In fact, the entirety of Canada, with about 1.5% of global emissions, is immaterial in the context of total global emissions. China, United States and India together represent over 50% of global emissions. Canada’s direct impact on the problem is one of “form or image, versus substance”. If climate leadership is defined on the basis of emissions alone, our contribution, arguably, is a moral responsibility as a cooperative partner, versus a climate leader.

This understanding of materiality is starting to work through the awareness and politics of climate policy globally. The idea of being a global climate leader, ie Germany or the United Kingdom, and Canada, as it often references itself, is going through a rethink. Without getting into this in depth, I will just say that the fundamental importance of policy proportionality is resurfacing. What are the gains and losses for any group of people in any jurisdiction relative to the problem of trying to reduce global emissions? This is not somehow an argument to go for a free ride. It is an argument for clarity as to how we can all contribute appropriately to reduce climate risk. It is also an argument to be very careful about what we might sacrifice to achieve something that may not be material to the problem we’re trying to solve.
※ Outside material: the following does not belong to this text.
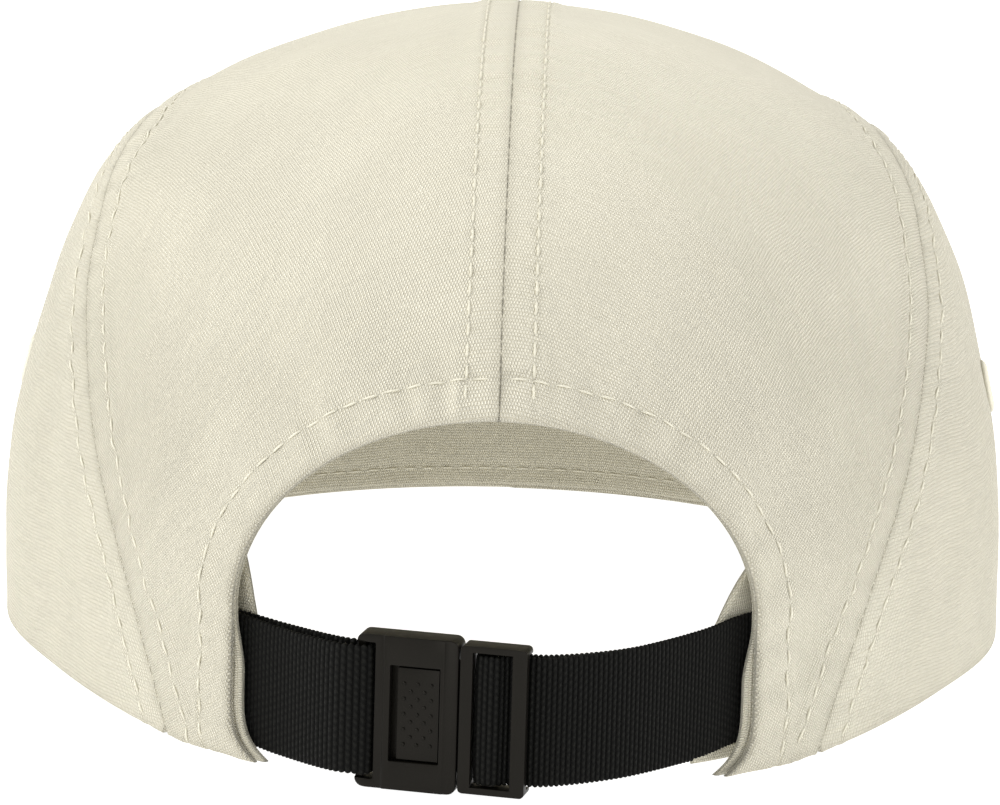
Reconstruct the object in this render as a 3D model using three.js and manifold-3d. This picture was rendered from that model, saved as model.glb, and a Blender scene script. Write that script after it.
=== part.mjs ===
// A five panel cap with a flat peak, an arched opening at the back and a webbing strap with a side
// release buckle. Millimetres, +Z up, the peak towards -Y, the wearer's left towards +X. The pieces are
// worked out about the crown's own axis, with the hem on z = 0. The whole is then moved along Y, so that
// the origin is the middle of the bottom of the cap's box.
import * as THREE from "three";
import { mergeVertices } from "three/addons/utils/BufferGeometryUtils.js";
import Module from "manifold-3d";

const wasm = await Module();
wasm.setup();

// Driving dimensions, in millimetres, with angles in degrees.
const GAP = 0.3; // between two pieces that touch
const crown = {
  width: 164,
  rearReach: 103.8, // from the Z axis to the hem at the centre back
  frontReach: 100.2,
  height: 101.8,
  wall: 1.3,
  sideRise: 2.9, // the hem lifts this much over the ears
  restAngle: 35, // on each side of centre back and centre front the hem lies flat
  ridge: 2.1, // the shoulder seam stands out by this much
  hollow: 1.45, // the side panel falls in by this much below it
  rearSquareness: 1.73, // exponent of the hem's outline behind the ears, 2 being an ellipse
};
// Exponents of the wall's section: a low dome figure points the top, a high wall figure makes the side
// upright.
const section = {
  side: { dome: 1.89, wall: 3.55 },
  rear: { dome: 2.2, wall: 2.5 },
  front: { dome: 2.5, wall: 3.0 },
};
const arch = {
  width: 80.2,
  height: 55.3,
  sideHeight: 24, // the straight part of each side
  squareness: 1.9,
  footTurn: 4.2, // the foot of each side turns in by this much
  footHeight: 12,
  footSharpness: 4.5, // the higher this exponent, the lower down the foot turns
};
const facing = { thickness: 1, inset: 0.5, width: 8 }; // both from the arch's edge
const band = {
  thickness: 1.4,
  height: 32,
  lift: 1,
  // Each end shows inside the arch by an angle, and slants back by another towards the band's top.
  left: { showing: 0.4, slant: 3.4 },
  right: { showing: 5.6, slant: 7.4 },
};
const frontPanel = { hemAngle: 118, topShare: 0.4 };
const peak = { reach: 68, flare: 3.1, thickness: 2.6, rise: 6, squareness: 2.4, lift: 0.2, span: 0.99 };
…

The best example of this conundrum is Germany itself, which is arguably the worlds foremost, historic climate leader, although this is now changing as they backslide and regress in their commitments. Germany is now realizing that they have truly hurt themselves in pursuing their climate and green aspirations. I reference the recent comments in a speech by Theodore Weimer, CEO of the German Stock exchange where he refers to the German economic model as “sheer catastrophe”. “Our reputation in the world has never been as bad as it is now”. He speaks at length about how “institutional investors are asking where Germany’s economic sense has gone”. He reported that investors are now demanding a risk premium when they invest in Germany. This is a far cry from the view that climate leaders will be able to attract capital more easily.
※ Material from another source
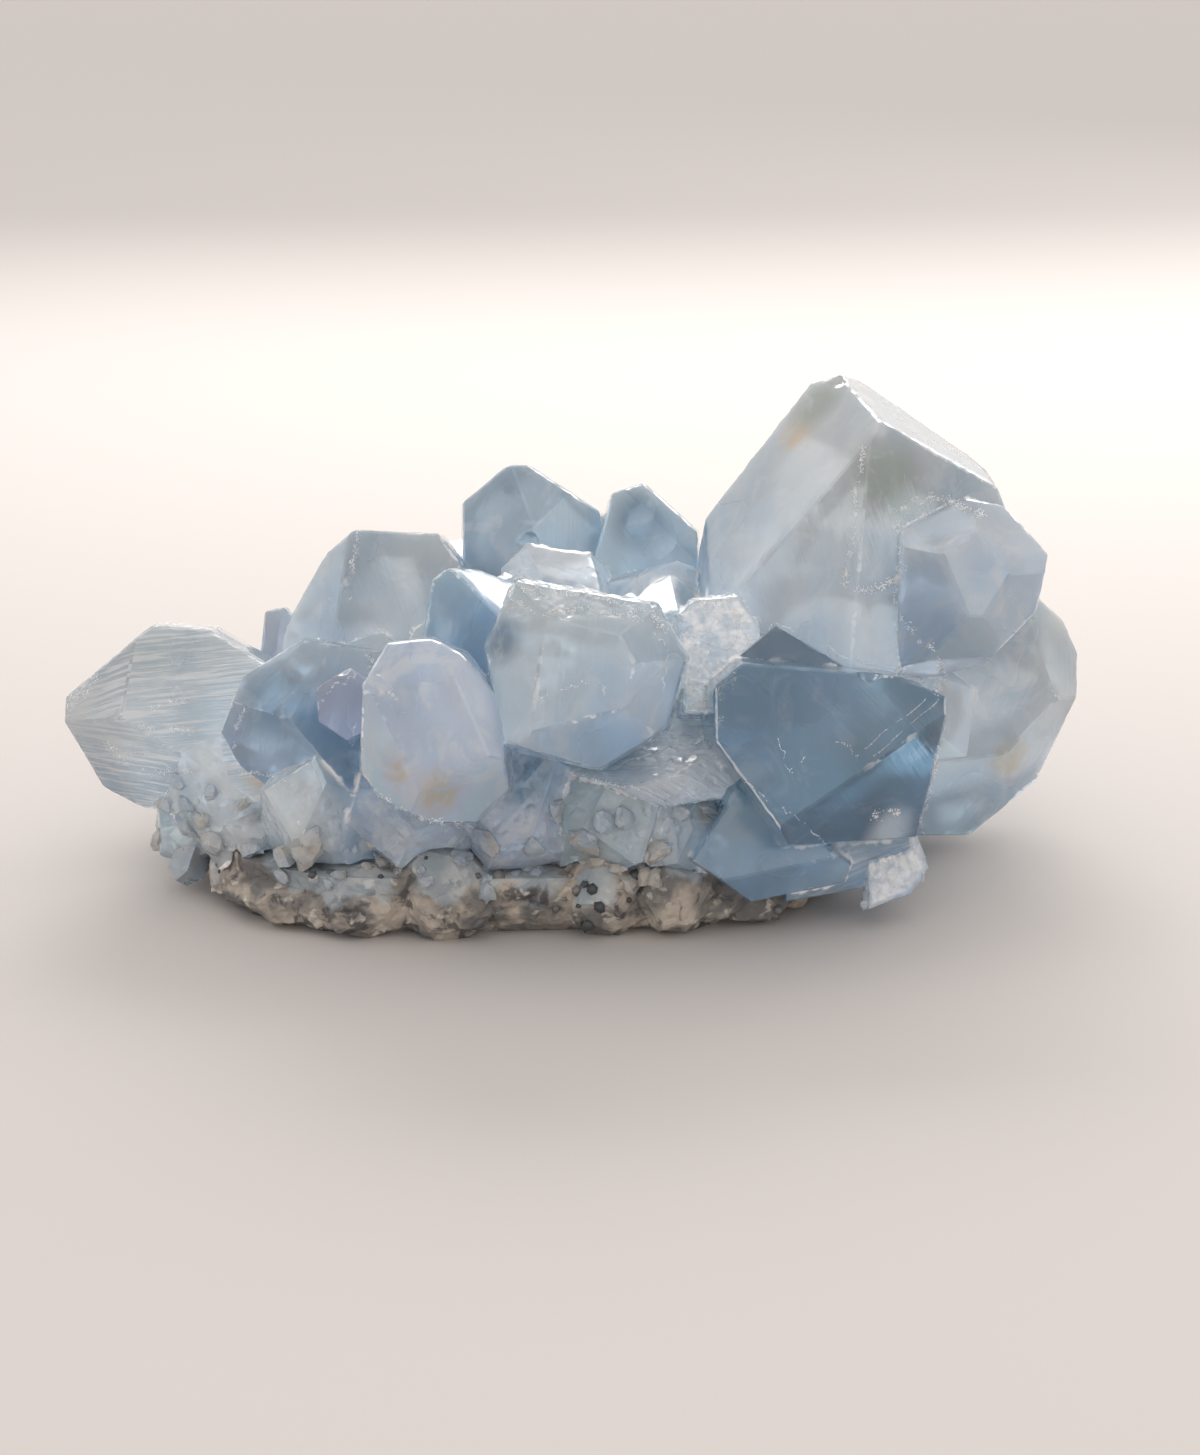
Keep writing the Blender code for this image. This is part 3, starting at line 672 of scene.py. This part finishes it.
# White frost along seams, on parts of the edges and over broken ground
frost = add(tree, "BsdfPrincipled", {"Roughness": 0.45, "Base Color": FROST_COLOUR})
tree.links.new(grit.outputs["Normal"], frost.inputs["Normal"])
seam = painted(tree, "seam_far").outputs["Fac"]
edge = painted(tree, "edge_far").outputs["Fac"]
ragged = mottle(tree, place, 420, 3, 0, 0.65)
seam_reach = compute(tree, "ADD", seam, ramp(tree, ragged, 0.3, 0.7, -0.25, 0.35))
seam_mask = ramp(tree, seam_reach, 0.05, 0.35, 1, 0)
seam_where = ramp(tree, mottle(tree, place, 95, 1), 0.45, 0.6)
edge_reach = compute(tree, "ADD", edge, ramp(tree, ragged, 0.3, 0.7, -0.1, 0.3))
edge_where = ramp(tree, mottle(tree, place, 60, 1), 0.52, 0.66)
edge_mask = compute(tree, "MULTIPLY", ramp(tree, edge_reach, 0.02, 0.16, 0.5, 0), edge_where)
white = compute(tree, "MAXIMUM", compute(tree, "MULTIPLY", seam_mask, seam_where), edge_mask)
crushed_where = ramp(tree, ragged, 0.4, 0.6, 0.3, 1)
crushed = compute(tree, "MULTIPLY", ramp(tree, broken, 0.3, 1, 0, 0.75), crushed_where)
white = compute(tree, "MAXIMUM", white, crushed)
skin = add(tree, "MixShader")
tree.links.new(white, skin.inputs[0])
tree.links.new(clear.outputs[0], skin.inputs[1])
tree.links.new(frost.outputs[0], skin.inputs[2])
out = tree.nodes["Material Output"]
tree.links.new(skin.outputs[0], out.inputs["Surface"])
inside = add(tree, "VolumeAbsorption", {"Color": PASSED_COLOUR, "Density": PASSED_DENSITY})
tree.links.new(inside.outputs["Volume"], out.inputs["Volume"])
crystals.data.materials.append(glass)

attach(crystals, "root")
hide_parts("crystals")


# The rock
# A thin plate of gritty sandy rock that the crystals grew on, grey and tan with cream,
# broken all round, with dark rounded grains bedded in it.

STONE_GREY, STONE_TAN = (0.16, 0.155, 0.15, 1), (0.46, 0.40, 0.34, 1)
SOOT_COLOUR = (0.045, 0.045, 0.05, 1)
CREAM_COLOUR = (0.72, 0.66, 0.58, 1)
ROCK_SPACING = 0.55
ROCK_BACK_SPACING = 0.8
ROCK_HIDDEN_SPACING = 3.0
# A level face larger than this, in square millimetres, lies under the crystals
BURIED_FACE = 30
# Towards the crystals the rock turns to a grey blue skin of celestite, at a height that wavers
SKIN_COLOUR = (0.44, 0.52, 0.58, 1)
SKIN_FROM, SKIN_TO, SKIN_WAVER = 4.5, 6.5, 3

shape = flat_faces(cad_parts["matrix"])
face_normals = np.array([face.normal for face in shape.faces])
spacing = []
for face in shape.faces:
    under = face.normal.z < -0.95
    buried = face.normal.z > 0.9 and face.calc_area() > BURIED_FACE
    if under or buried:
        spacing.append(ROCK_HIDDEN_SPACING)
    else:
        spacing.append(ROCK_SPACING if face.normal.y < 0.4 else ROCK_BACK_SPACING)
places, triangles, owner = even_triangles(shape, spacing, chance)
out_ways = ways_out(places, triangles, face_normals[owner])
# The sides crumble inwards, held at the floor and inside the solid's box
free = np.clip((places[:, 2] - 0.05) / 0.5, 0, 1)
hollows = waves(places, 3.2, 11, 4)
crumble = mosaic(places, 1.6, 0.55, 0.3, 4)
inward = free * (0.35 * hollows + 0.55 * crumble - 0.1)
sides = np.clip(1 - out_ways[:, 2], 0, 1)
fine = places - out_ways * (inward * sides)[:, None]
fine[:, 2] = np.maximum(fine[:, 2], 0)
low, high = (Vector(corner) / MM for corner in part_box("matrix"))
fine = np.clip(fine, low, high)
rock = new_piece("rock_plate", fine, triangles.tolist())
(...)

The view that the proposed Canadian sustainability standards will help us attract more capital needs to be thought through very carefully. As an investor I can tell you that what does attract capital is first and foremost, a business and investment friendly environment. The new sustainability standards may actually discourage new investment or at least discourage new public company listings in Canada. Other fundamentals for attracting capital are low cost reliable and, yes, ideally clean energy (ie hydro in BC and Quebec), responsible development where social and governance factors are part of strategy, the availability of skilled labour, market access, relative ease in permitting, reasonable tax levels etc. Consistency in sustainability standards could be a positive but not if they are excessively burdensome or if based off a model drawn from other jurisdictions that are underperforming, if not actually failing.

My main point is that Canada must be very careful in following the German or the European model of governance. I’m emphasizing this because my fear is that Canada may get stuck with guidelines and compliance based process that have serious adverse impacts on our competitiveness, with minimal real world benefits. The issue of materiality and policy proportionality must be front and centre. My last point is that if Canada is going to follow or harmonize with any other international jurisdiction, it should be the United States. They are our major trading partner and our greatest competitor in many ways. Whatever we may do, we should not get ahead of the US in these standards and process.